_EXERCISE INPUTS_.

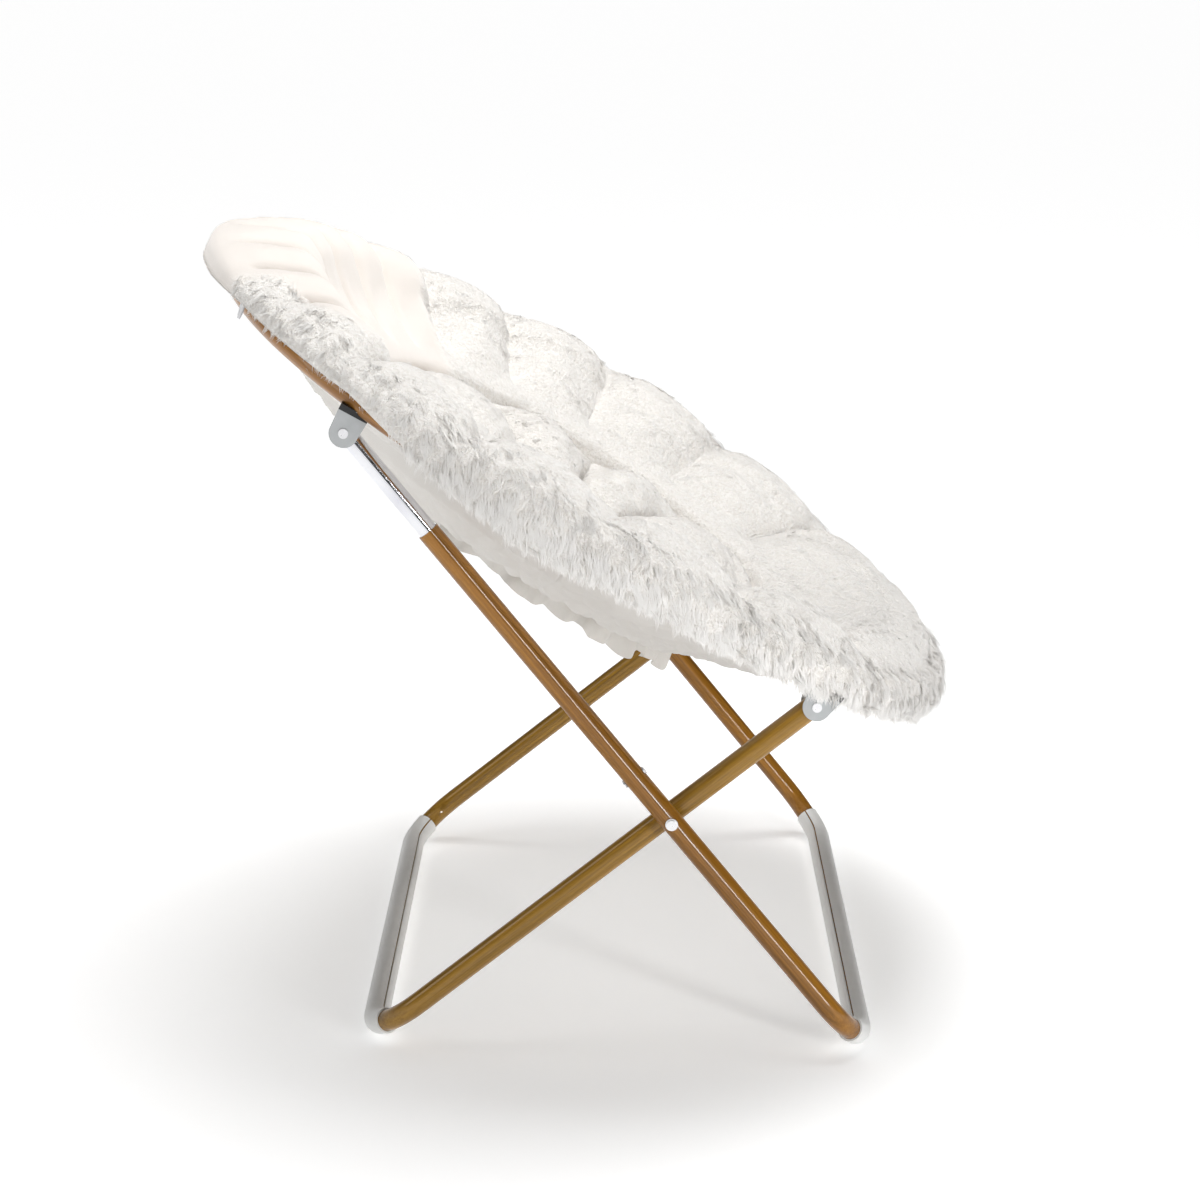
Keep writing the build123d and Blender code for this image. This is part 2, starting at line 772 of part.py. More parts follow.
def save_metalwork():
    """Write the legs, the ring, the brackets and what joins them."""
    sides = SIDES.values()
    halves = ("back", "front")
    save("outer_leg_frame", outer_leg_frame())
    save("inner_leg_frame", inner_leg_frame())
    save("front_floor_sleeve",
         floor_sleeve(outer_foot, outer_leg_angle, outer_leg_offset, -sleeve_slit_lean))
    save("rear_floor_sleeve",
         floor_sleeve(inner_foot, inner_leg_angle, inner_leg_offset, sleeve_slit_lean))
    for name, side in SIDES.items():
        save(f"leg_extension_{name}", leg_extension(side))
        save(f"extension_guide_{name}", extension_guide(side))
        save(f"extension_cap_{name}", end_cap(
            cross_pivot, outer_leg_angle, side * outer_leg_offset,
            back_pivot_distance + tube_end_past_pivot, extension_radius, extension_wall,
        ))
        save(f"inner_leg_cap_{name}", end_cap(
            inner_foot, inner_leg_angle, side * inner_leg_offset,
            inner_leg_reach + tube_end_past_pivot, tube_radius, tube_wall,
        ))
        save(f"ring_connector_{name}", ring_connector(side))
        for half in halves:
            save(f"{half}_bracket_{name}", bracket(half, side))
            save(f"{half}_saddle_{name}", saddle(half, side))
    for half in halves:
        save(f"ring_{half}_half", ring_half(half))
    joint_places = [place for half in halves for place in joint_rivet_places(half)]
    save("ring_joint_rivets", *[joint_rivet(place) for place in joint_places])
    screws = [place for half in halves for side in sides for place in screw_places(half, side)]
    save("bracket_screws", *[bracket_screw(place) for place in screws])
    save("cross_pivot_rivets", *[cross_rivet(side) for side in sides])
    save("cross_pivot_washers", *[cross_washer(side) for side in sides])
    save("cross_spacers", *[cross_spacer(side) for side in sides])
    save("stop_rivets", *[stop_rivet(side) for side in sides])
    save("front_pivot_rivets", *[front_pivot_rivet(side) for side in sides])
    save("back_pivot_rivets", *[back_pivot_rivet(side, face) for side in sides for face in (1, -1)])


def save_seat():
    """Write the padded seat."""
    save("rim_roll", rim_roll())
    save("seat_cushion", seat_cushion())
    save("seat_lining", seat_lining())
    save("gathered_hem", soft_ring(hem_outline))
    save("fabric_label", fabric_label())


os.makedirs("parts", exist_ok=True)
save_metalwork()
save_seat()
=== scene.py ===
import bpy
import math
import numpy as np
from mathutils import Matrix, Vector


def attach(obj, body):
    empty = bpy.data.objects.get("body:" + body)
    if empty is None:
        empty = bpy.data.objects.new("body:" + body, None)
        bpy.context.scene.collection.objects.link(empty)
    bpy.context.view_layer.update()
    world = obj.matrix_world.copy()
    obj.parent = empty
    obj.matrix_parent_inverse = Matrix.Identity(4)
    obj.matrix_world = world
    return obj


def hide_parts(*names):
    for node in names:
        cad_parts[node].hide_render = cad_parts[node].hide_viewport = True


# Folding saucer chair, dressed in the order in which it is put together. Metres, +Z up, +X to the
# front of the chair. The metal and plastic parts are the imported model's own and get their finishes
# here. The seat's fabric and fur are made here and ride on the seat's body.
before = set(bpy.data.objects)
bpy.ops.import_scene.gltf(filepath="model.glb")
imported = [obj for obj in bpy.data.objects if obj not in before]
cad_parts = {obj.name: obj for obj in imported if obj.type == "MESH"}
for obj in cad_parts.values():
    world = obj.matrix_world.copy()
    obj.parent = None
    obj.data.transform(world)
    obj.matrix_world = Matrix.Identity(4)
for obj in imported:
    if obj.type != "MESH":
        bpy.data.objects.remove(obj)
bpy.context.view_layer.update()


# Studio ----------------------------------------------------------------------------------------
# A wide pale floor, seen from the chair's right side. A broad light hangs over the chair, and a
# narrow one at the front right gives the glossy tubes their bright line. The sky is dark overhead
# and in front of the chair, which draws a black edge on bright metal.

def area_light(name, place, aim, width, height, power, along=(0, 0, 1)):
    """A soft light that faces its aim, with its height turned to run along a direction."""
    light = bpy.data.lights.new(name, "AREA")
    light.shape = "RECTANGLE"
    light.size = width
    light.size_y = height
    light.energy = power
    lamp = bpy.data.objects.new(name, light)
    lamp.location = place
    back = (Vector(place) - Vector(aim)).normalized()
    up = (Vector(along) - back * back.dot(Vector(along))).normalized()
    lamp.rotation_euler = Matrix((up.cross(back), up, back)).transposed().to_euler()
    bpy.context.scene.collection.objects.link(lamp)


class Tone:
    """A value inside a finish. A sum written with it adds Math nodes."""

    def __init__(self, finish, socket):
        self.finish = finish
        self.socket = socket

    def _sum(self, operation, first, second):
        return self.finish.node("ShaderNodeMath", {"operation": operation}, {0: first, 1: second})

    def __add__(self, other):
        return self._sum("ADD", self, other)

    def __sub__(self, other):
        return self._sum("SUBTRACT", self, other)

    def __rsub__(self, other):
        return self._sum("SUBTRACT", other, self)

    def __mul__(self, other):
        return self._sum("MULTIPLY", self, other)

    def __pow__(self, other):
        return self._sum("POWER", self, other)

    __radd__ = __add__
    __rmul__ = __mul__


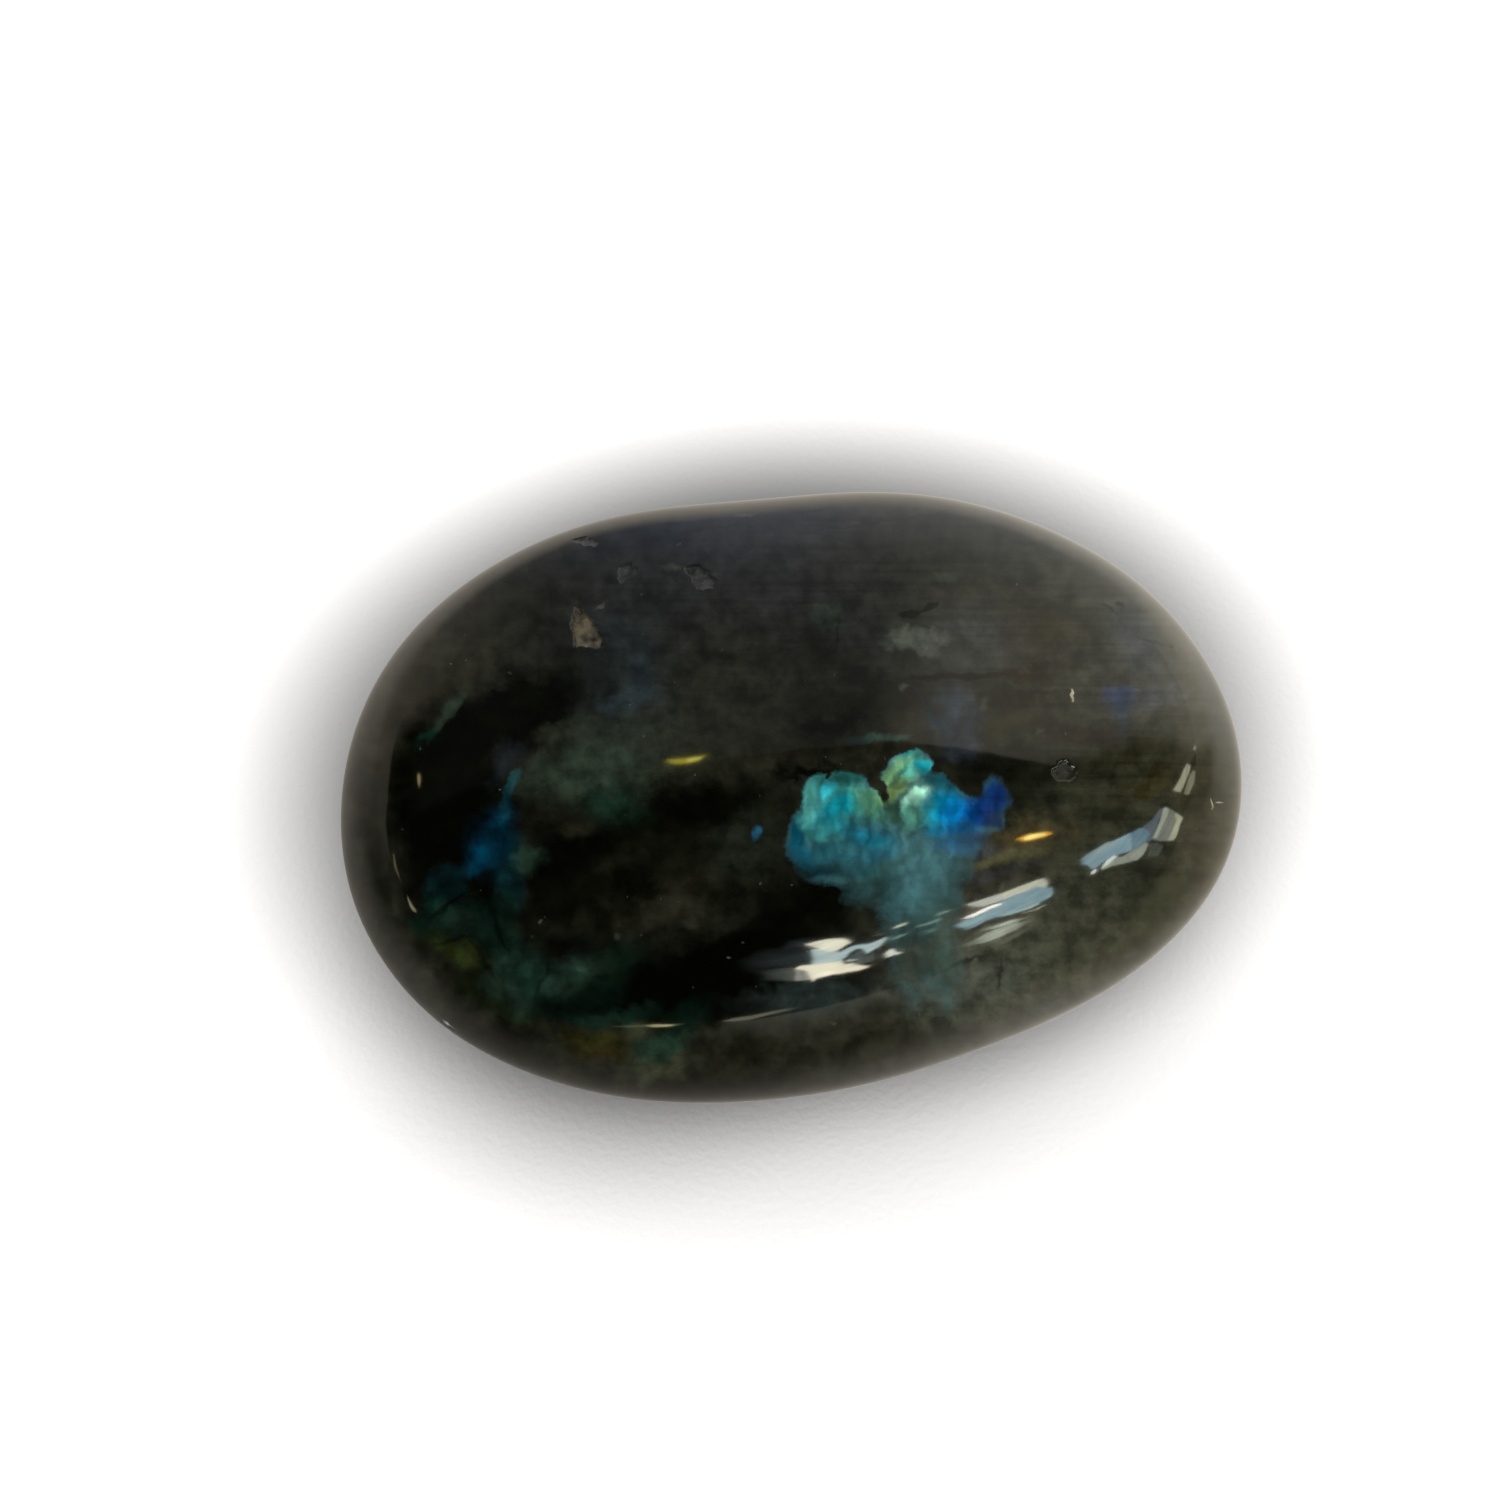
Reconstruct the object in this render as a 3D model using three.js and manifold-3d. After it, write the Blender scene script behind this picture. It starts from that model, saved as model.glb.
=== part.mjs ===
// Polished labradorite palm stone: one natural stone, ground and polished by hand to a
// rounded oval, with a few chips left where softer mineral broke out of the surface.
//
// Millimetres, +Z up. X runs along the stone, Y across it, and the origin is under the middle
// of the stone, on the small flat that it rests on.

import * as THREE from "three";
import { mergeVertices } from "three/addons/utils/BufferGeometryUtils.js";
import Module from "manifold-3d";

const wasm = await Module();
wasm.setup();

// Driving dimensions
const HALF_LENGTH = 35.2; // along X, at the girth
const HALF_WIDTH = 24.73; // along Y, at the girth
const CROWN = 18.1; // from the girth up to the top
const BELLY = 12.7; // from the girth down to where the underside would end if it were round
const REST_CUT = 0.45; // how much of the belly is ground away to the flat it rests on
const PLAN_FULLNESS = 0.024; // 0 is an ellipse seen from above, more is squarer
const SIDE_FULLNESS = 0.017; // the same, seen from the side
const TURN_OVER = 0.2; // how gradually the crown's curve gives way to the belly's
const FACE_ROWS = 17; // more rows give smaller facets

// The girth isn't a true oval: each wave swells it this far, towards this bearing.
const GIRTH_WAVES = [
  { count: 1, swell: 1.54, bearing: -164 }, // one end blunt, the other narrow
  { count: 3, swell: 0.22, bearing: 1.9 },
  { count: 4, swell: 0.29, bearing: -35.3 },
  { count: 5, swell: 0.21, bearing: -11.6 },
];

// Hand polishing leaves long, faint hollows and swells. Each is a wave through the stone.
const POLISH_WAVES = [
  { swell: 0.02, length: 17, heading: [0.8, 0.55, 0.25], start: 0.4 },
  { swell: 0.018, length: 13, heading: [-0.45, 0.85, 0.3], start: 1.9 },
  { swell: 0.012, length: 9.5, heading: [0.35, -0.3, 0.9], start: 3.1 },
];

// Chips. Seen from the girth's centre, bearing is the compass angle from +X and rise the angle
// above the girth. Each is a hollow with sloping walls and a flat floor, and its outline is
// drawn on the surface, east then north of the chip's middle.
const CHIPS = [
  // The long wedge where a pale, rusty grain broke out
  {
    bearing: 155.8,
    rise: 42.1,
    deep: 0.55,
    outline: [[-1.4, -1.6], [-1.4, -0.9], [-0.2, 1.1], [1.2, 2.5], [1.9, 0.4], [-0.2, -1.2]],
  },
  // Two frosted pits beside it
  {
    bearing: 124.9,
    rise: 54.7,
    deep: 0.35,
    outline: [[0.8, -1.5], [-0.1, -1.4], [-0.5, -0.6], [-1, 1], [-0.4, 1.6], [0.6, 1.1]],
  },
  {
    bearing: 136.4,
    rise: 42.7,
    deep: 0.3,
    outline: [[0, -1], [-0.8, -0.8], [-0.8, 0.3], [-0.1, 0.7], [0.8, 0.8], [0.8, 0.1]],
  },
  // A shallow flake near the girth
  {
    bearing: 131.4,
    rise: 29.4,
    deep: 0.25,
    outline: [[0.6, -1.4], [-0.3, -1.1], [-0.5, 1], [-0.2, 1.3], [0.3, 0.2]],
  },
  // A small crater at the other end
  {
    bearing: -28.2,
    rise: 35.6,
    deep: 0.3,
    outline: [[-0.6, 0.6], [0.3, 0.7], [0.8, 0.1], [0.7, -0.7], [-0.2, -0.7], [-0.9, 0.1]],
  },
  // A nick on the girth
  {
    bearing: -151,
    rise: -0.8,
    deep: 0.2,
    outline: [[-0.7, 0.1], [-0.1, -0.4], [0.7, 0.1], [0.1, 0.4]],
  },
];
const CHIP_FLOOR = 0.55; // the floor's size as a share of the mouth's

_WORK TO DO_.
Start at the line with "screws = [place" and stop after the line with "before = set(bpy.data.objects)". Repeat exactly the lines in that range.

_FULL SOLUTION_.
    screws = [place for half in halves for side in sides for place in screw_places(half, side)]
    save("bracket_screws", *[bracket_screw(place) for place in screws])
    save("cross_pivot_rivets", *[cross_rivet(side) for side in sides])
    save("cross_pivot_washers", *[cross_washer(side) for side in sides])
    save("cross_spacers", *[cross_spacer(side) for side in sides])
    save("stop_rivets", *[stop_rivet(side) for side in sides])
    save("front_pivot_rivets", *[front_pivot_rivet(side) for side in sides])
    save("back_pivot_rivets", *[back_pivot_rivet(side, face) for side in sides for face in (1, -1)])


def save_seat():
    """Write the padded seat."""
    save("rim_roll", rim_roll())
    save("seat_cushion", seat_cushion())
    save("seat_lining", seat_lining())
    save("gathered_hem", soft_ring(hem_outline))
    save("fabric_label", fabric_label())


os.makedirs("parts", exist_ok=True)
save_metalwork()
save_seat()
=== scene.py ===
import bpy
import math
import numpy as np
from mathutils import Matrix, Vector


def attach(obj, body):
    empty = bpy.data.objects.get("body:" + body)
    if empty is None:
        empty = bpy.data.objects.new("body:" + body, None)
        bpy.context.scene.collection.objects.link(empty)
    bpy.context.view_layer.update()
    world = obj.matrix_world.copy()
    obj.parent = empty
    obj.matrix_parent_inverse = Matrix.Identity(4)
    obj.matrix_world = world
    return obj


def hide_parts(*names):
    for node in names:
        cad_parts[node].hide_render = cad_parts[node].hide_viewport = True


# Folding saucer chair, dressed in the order in which it is put together. Metres, +Z up, +X to the
# front of the chair. The metal and plastic parts are the imported model's own and get their finishes
# here. The seat's fabric and fur are made here and ride on the seat's body.
before = set(bpy.data.objects)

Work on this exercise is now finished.